In the group treated with various frequencies of electroacupuncture, 30 minutes of electrical stimulation at P 5-6 at a frequency of 2 hertz "significantly inhibited the gastric-cardiovascular pressor reflex," whereas stimulation at 40 hertz and 100 hertz did not. The researchers also noted that the lower the frequency, the more likely afferent fibers were to respond: "In total, afferent stimulation at 2, 10, and 20 Hz activated 79, 29, and 13 fibers, respectively."

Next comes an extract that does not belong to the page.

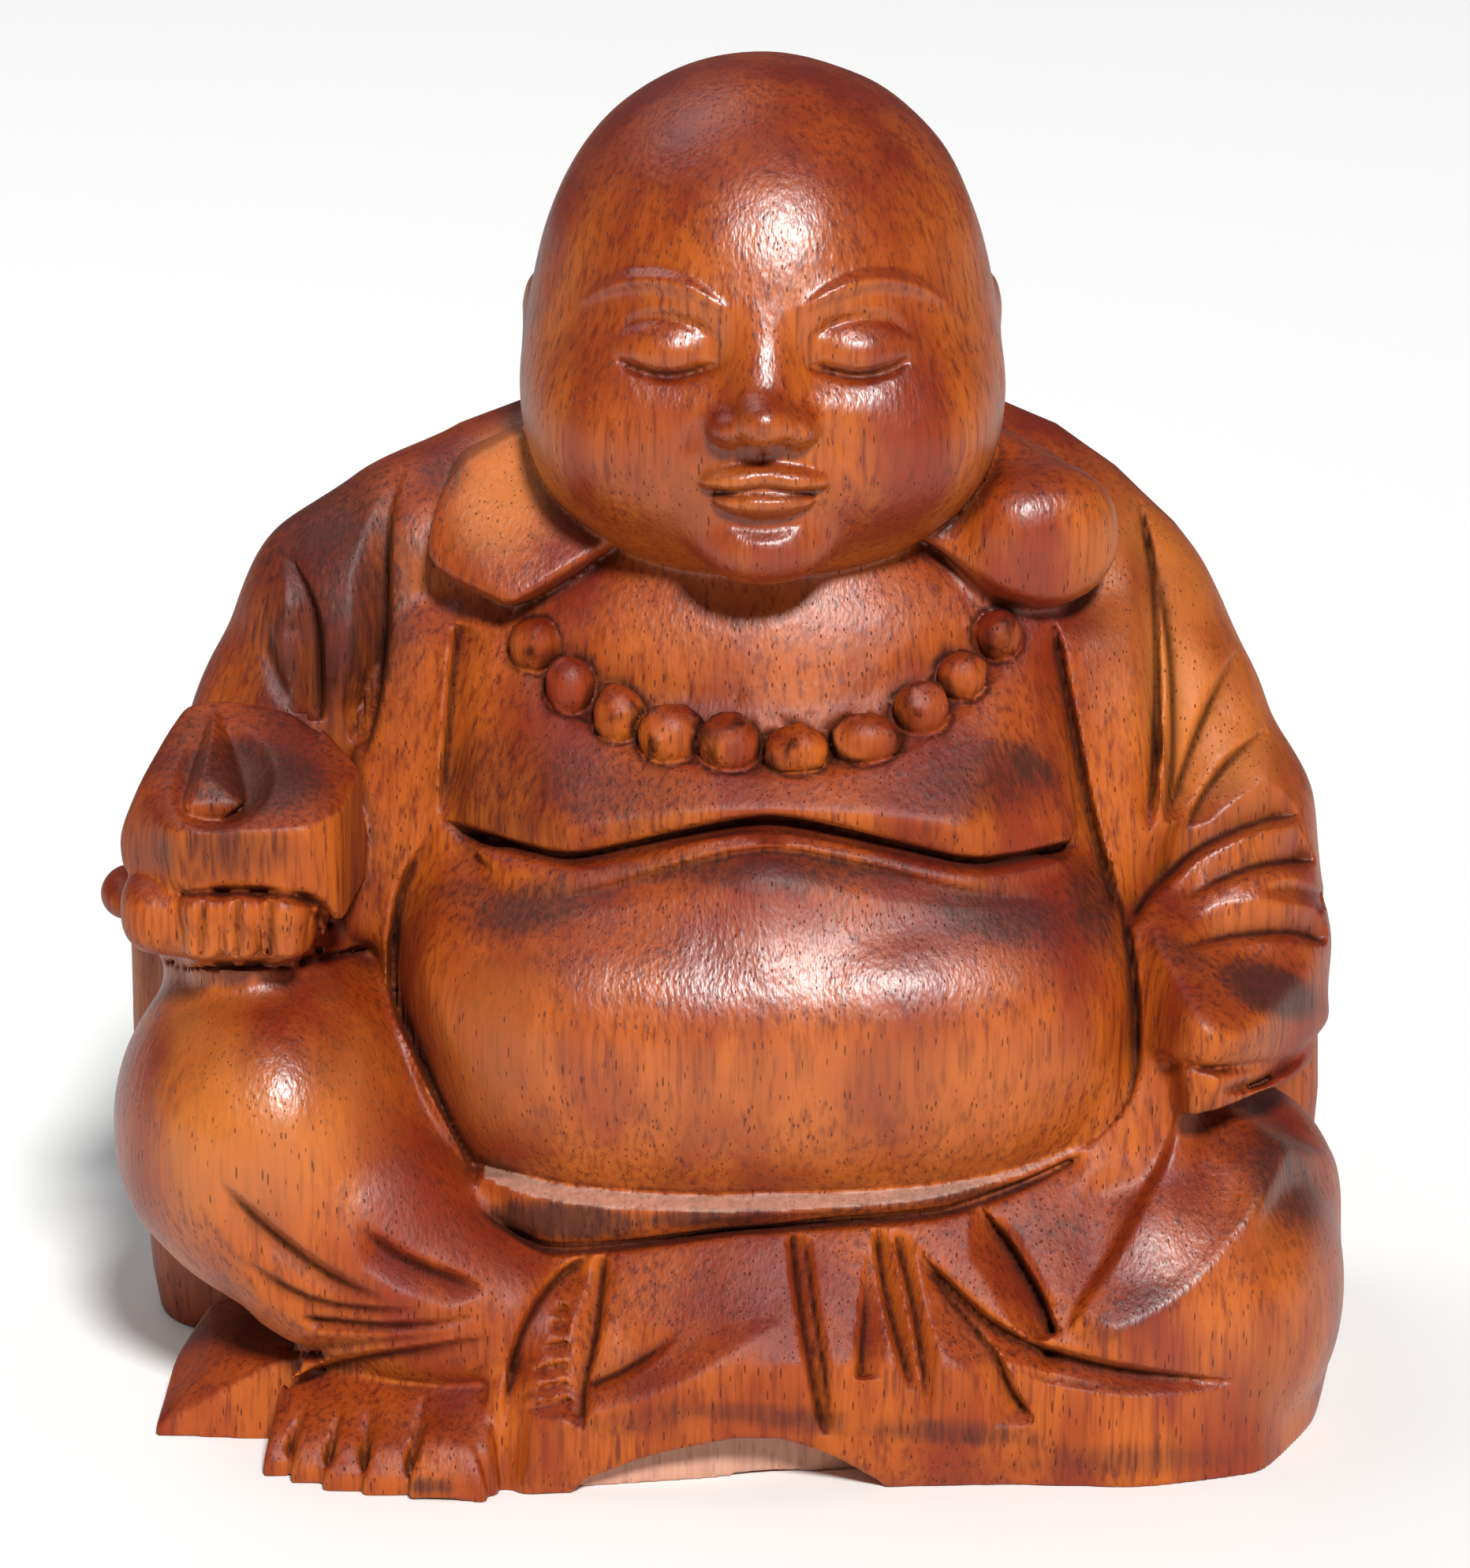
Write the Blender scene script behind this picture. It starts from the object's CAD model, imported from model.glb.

In the rats stimulated individually at Heart 6-7 and Stomach 36-37, increased blood pressure levels were reduced an average of 44 percent and 39 percent, respectively. However, combined stimulation of two sets of acupoints "caused no additive or synergistic response" compared with electroacupuncture at one set of points alone.
In their conclusion, the scientists noted: "There are many methods of practicing acupuncture, possibly even as many variations in techniques as there are acupuncturists, with subtle or great differences between individual practices. The data in this study provide a greater understanding of several of these different therapeutic techniques used in clinical acupuncture to treat conditions associated with reflex sympathoexcitation and BP elevation."
In a follow-up interview, Dr. Longhurst said that while the type of procedure performed in the study could be used to treat patients with hypertension, it would not reduce standing blood pressure levels in otherwise healthy individuals. He added that his colleagues are currently testing the types of electroacupuncture used in the animal trial as part of an ongoing human study.
"This type of electroacupuncture is only effective on elevated blood pressure levels, such as those present in hypertension, and the treatment has no impact on standing blood pressure rates," Longhurst said. "Our goal is to help establish a standard of acupuncture treatment that can benefit everyone who has hypertension and other cardiac ailments."2
Zhou W, Fu LW, Tjen-A-Looi SC, et al. Afferent mechanisms underlying stimulation modality-related modulation of acupuncture-related cardiovascular responses. Journal of Applied Physiology March 2005;98:872-880.